The newly formed Vélo Volé Facebook page has boomed with members posting their stolen bikes daily and in a short time has reached almost 1500 members. What does this say about the issue?
Well, considering that the Vélo d'hiver group has been around for a couple of years and has reached just over 900 members, in just a few weeks, the stolen bikes group is one and a half times it's size and is still growing. There isn't a day that goes by that there isn't a new stolen bike posted. This group has shown the true ferocity of bike thieves in this city and in return, the emotional attachment cyclists have with their bikes and passion they have in trying to get them back.
What I have seen with this group is that bike theft is really not being taken seriously by the city or the police. People get their bikes stolen and it's treated like that's what's supposed to happen. Well, I'm here to tell you it's not supposed to happen and it's a disgrace that this is not something that is being addressed with a concrete plan.
Until the city starts taking a more proactive approach towards preventing bike theft, it's in our hands. Of course there are preventive measures to getting your bike stolen in the first place (See this article I wrote about protecting your bike) but what else can be done? How can we utilize our passion and build a better future for everyone who rides a bike?
I was approached recently about a project called Bike Watch and I feel like it couldn't have come at a better time.

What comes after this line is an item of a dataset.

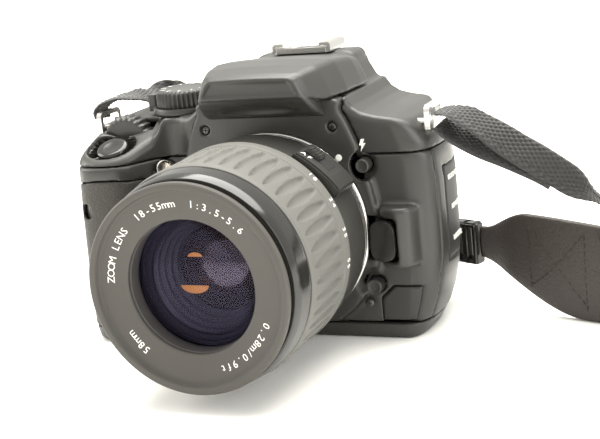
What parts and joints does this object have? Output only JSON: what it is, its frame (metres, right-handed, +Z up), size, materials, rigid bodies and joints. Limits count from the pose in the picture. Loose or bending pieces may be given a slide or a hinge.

Bike watch is a social networking application specifically for cyclists. Yup, that's right. The application is designed so that people can create a profile with their bike and connect with one another and it's main function currently helps connect us all in finding stolen bikes and returning them to their owners.
How it works
It's really simple, you make an account by signing up with your basic information and uploading a photo and description of your bike along with any specific details that might identify your bike.
Once you've uploaded your info, you now are connected to every other cyclist using the app. Why is this useful?
Because the main function of the application is that with a simple tap of a button, you can report your bike stolen and it sends a notification to every user with a display of your profile, bike description and any other details you chose to include in the report like time, location it was stolen etc...
This means that instead of having to do a post on Facebook and only have it shared amongst your friends and friend's of friends, you now have the whole cycling community aware that your bike was stolen with a description of every important detail.
What does this really mean?
Let's say your bike gets stolen and you hit the button, potentially there will be people in the area who might spot it moments after it happens and can keep an eye out throughout the day.
On top of the individual help coming from users, the application has a database of all the reports and can act as a tool for bike shops, pawn shops, craigslist sellers and buyers or anyone else who sees or deal with a lot of bikes.
Before buying a bike, you can check the app to see if any stolen bikes match the description and report it if needed.
When it comes to an application for cyclists, it really doesn't get much better than this. This is our application to build and use in order to improve the community for casual and serious cyclists alike.
On top of being a tool to fight against bike theft, it also has an integrated market place and message board for people to post items for sale or organize group rides and events.
I will be working with the Bike Watch team closely and helping them develop this with you all. This is just the first version and so we are looking for YOUR input to come out with the next version. Send any questions, comments or media inquiries to firstname.lastname@example.org .
Over the last year, I've seen the power and sense of community cyclists have in Montreal and I'm curious to see how far we can take it and what kind of difference we can make with this application.